# ⚉ DWIM

DWIM — Trying to make the computer Do What I Mean

# Bracing some elements in a matrix

A friend asked me today if this was possible, to which I answered "probably, just use a \phantom". Though it isn't as clean as I'd hoped, the following code allows you to achieve the effect in the picture. The text inside the \phantom command has to change in order to grow the brace. You should insert the text exactly as you insert it in the "real" matrix (with the Math-mode delimiters as needed) and add \hspace{2\tabcolsep} where you'd put "&".
 $\begin{pmatrix} a & \smash{\rlap{\overbrace{\phantom{b\hspace{2\tabcolsep}c \hspace{2\tabcolsep}d}}^{Blah}}}b & c & d\\ e & f & g & h \end{pmatrix}$

How/why this works: Before the "b", we create some phantom text (or rather a phantom box, I guess) which we then overbrace. A phantom box or text is one that takes up its normal space but doesn't print any text. In order to have this box be the proper size, we write whatever needs to be braced just as we'd write it if we were overbracing normal text, but inserting \hspace{2\tabcolsep} where the "&" would usually go.

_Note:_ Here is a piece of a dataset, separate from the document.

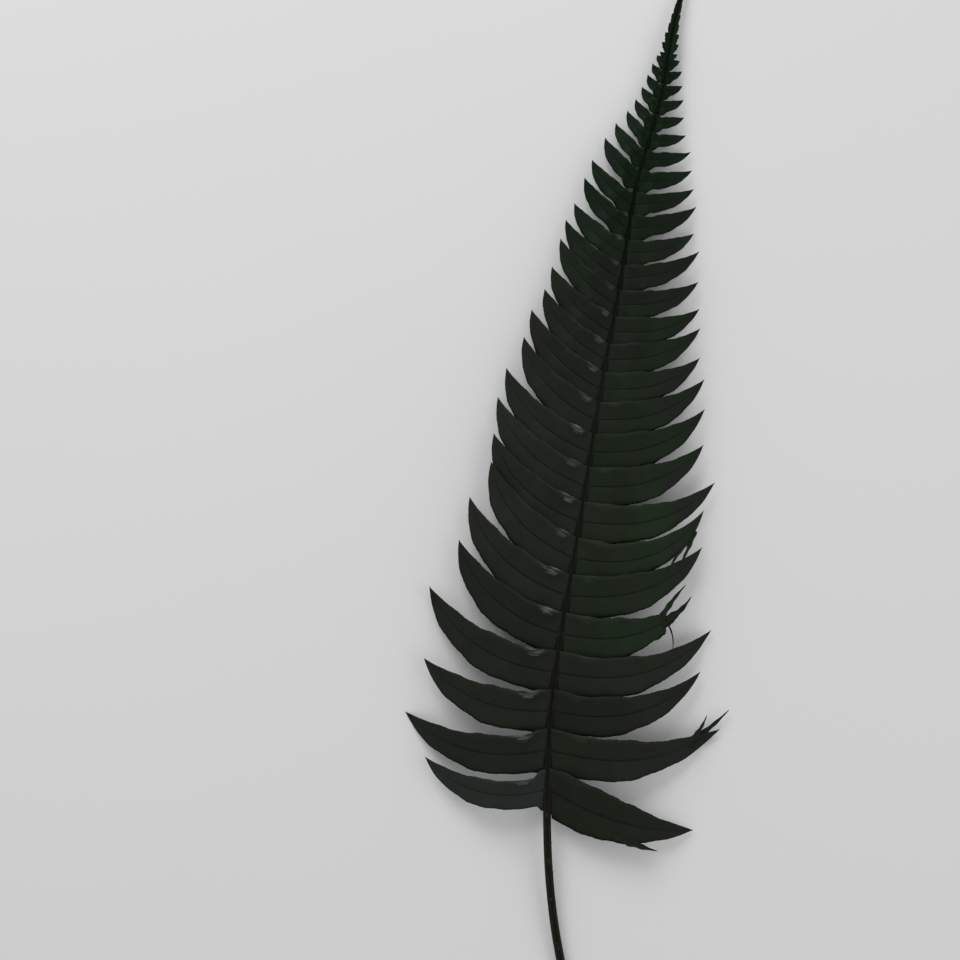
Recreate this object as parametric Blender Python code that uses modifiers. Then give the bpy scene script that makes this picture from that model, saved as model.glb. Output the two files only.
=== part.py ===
"""A preserved fern frond, picked and laid on its back: stipe, rachis and pinnae grown as one piece.

The frame is in metres with +Z up. The surface that the frond lies on is Z = 0, the cut end of the
stipe is at the origin, and the rachis runs towards +Y. The upper side of the blade faces +Z.
"""
import math
import random

import bmesh
import bpy
import numpy as np

NAME = "frond"

# The rachis: places that its middle line passes through, from the cut end of the stipe to the tip.
# The height is the arch of a dried frond that lies on its cut end and on the tips of two pinnae.
# At the cut end it is less than the stipe's radius, so that the underside there is pressed flat.
RACHIS = (
    (0.0007, -0.008, 0.0018),
    (-0.0010, 0.010, 0.0018),
    (-0.0110, 0.065, 0.0045),
    (-0.0160, 0.133, 0.0105),
    (-0.0135, 0.190, 0.0150),
    (-0.0060, 0.242, 0.0180),
    (0.0026, 0.294, 0.0195),
    (0.0125, 0.356, 0.0190),
    (0.0239, 0.419, 0.0160),
    (0.0312, 0.460, 0.0125),
    (0.0430, 0.502, 0.0087),
    (0.0508, 0.543, 0.0053),
    (0.0593, 0.574, 0.0031),
)
LAMINA_START = 0.1325
CUT_SLANT = math.radians(28)
CUT_DEPTH = 0.002
RACHIS_CORNERS = 10
GROOVE_FLOOR = 0.62
DIRECTION_REACH = 0.002

# Laws along the frond: pairs of the distance back from the tip and the value there.
RADIUS = ((0.00, 0.00045), (0.02, 0.0006), (0.07, 0.0009), (0.12, 0.0012), (0.18, 0.0015), (0.33, 0.0018),
          (0.44, 0.0020), (0.60, 0.0024))
SPACING = ((0.05, 0.0060), (0.07, 0.0079), (0.10, 0.0098), (0.125, 0.0126), (0.18, 0.0136), (0.22, 0.0150),
           (0.28, 0.0179), (0.34, 0.0200), (0.45, 0.0209))
LENGTH = ((0.05, 0.0062), (0.06, 0.0095), (0.075, 0.0132), (0.085, 0.0168), (0.095, 0.0205),
          (0.106, 0.0262), (0.118, 0.0310), (0.142, 0.0372), (0.17, 0.0440), (0.20, 0.0510),
          (0.26, 0.0650), (0.30, 0.0715), (0.37, 0.0790), (0.405, 0.0850), (0.432, 0.0760))
SIDE_LENGTH = {"right": 1.0, "left": 0.96}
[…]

This command adds the right spacing between two fields (there is \tabcolstep space before and after each field)
The first trick is to use \overbrace on that phantom box. Once we have that, we use \rlap on it (the surrounding box which includes the brace) to collapse it horizontally (that is, to make its "virtual" horizontal space zero) so the text that we actually want to brace starts at the right place.

With this, the line is still too high, which means the braces climb too much. With the \smash macro around the whole thing we collapse it vertically, so that the bracing has no effect on how tall the array thinks it should be.
And there we have it, a relatively simple way to put a brace around a few element in a matrix without modifying the braces' height.